Markelda Montenegro de Herrera (born 1957) is a Panamanian social scientist working on human rights and gender inequality, and has served as Minister for Women.

Early life and education
She was born on 30 January 1957 in San Lorenzo, Chiriquí Province, Panama. She has a degree in law and political science (1987) and a master's degree in education (2013), both from the University of Panama.

Career
Montenegro's research has focused on human rights and gender inequality, including projects such as "Keys to success for quality education, gender inequality in access to elected office" and "Factors involved in femicide in Panama, in indigenous women Ngäbe- Bugle and Afro-descendants ". She has taught at the University of Panama on topics involving law, gender and human rights, and has worked in other areas such as the country's community library program, the promotion of citizen participation, and gender training.
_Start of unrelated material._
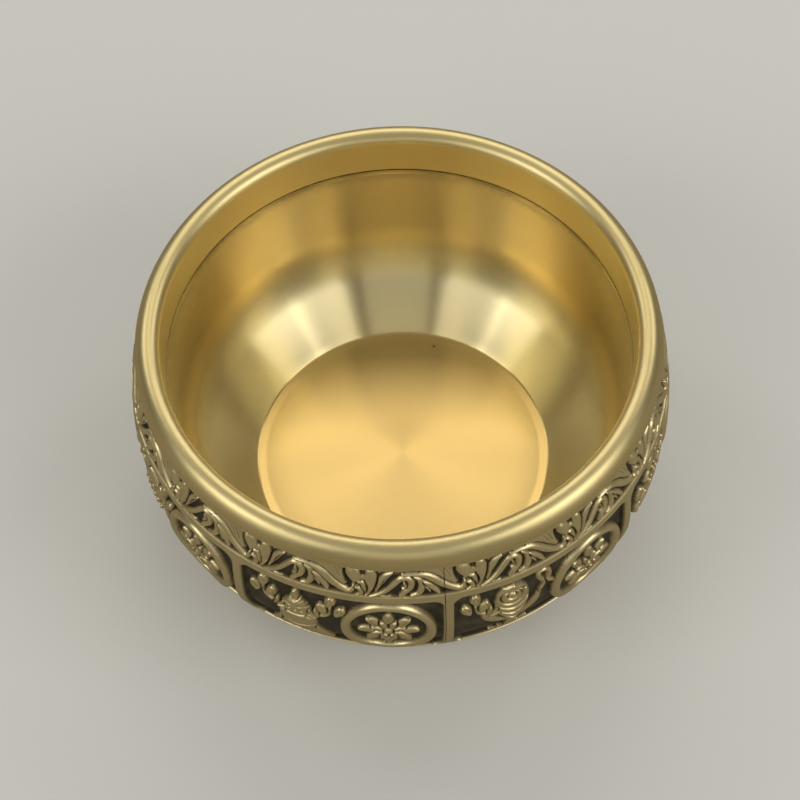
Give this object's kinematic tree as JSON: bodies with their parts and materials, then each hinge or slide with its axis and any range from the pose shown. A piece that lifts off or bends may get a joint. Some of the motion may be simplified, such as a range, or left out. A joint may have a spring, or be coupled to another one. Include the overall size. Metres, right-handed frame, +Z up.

She was a member of the commission which redrafted Panama's criminal code to recognise femicide.

Montenegro was the first director general of the Panamanian Instituto Nacional de la Mujer (National Institute for Women), elected in 2009.

She is the CEO of Centro de Investigaciones Científicas de Ciencias Sociales (CENICS).

She was elected a vice-president of the Inter-American Commission of Women (CIM) for 2013–2015.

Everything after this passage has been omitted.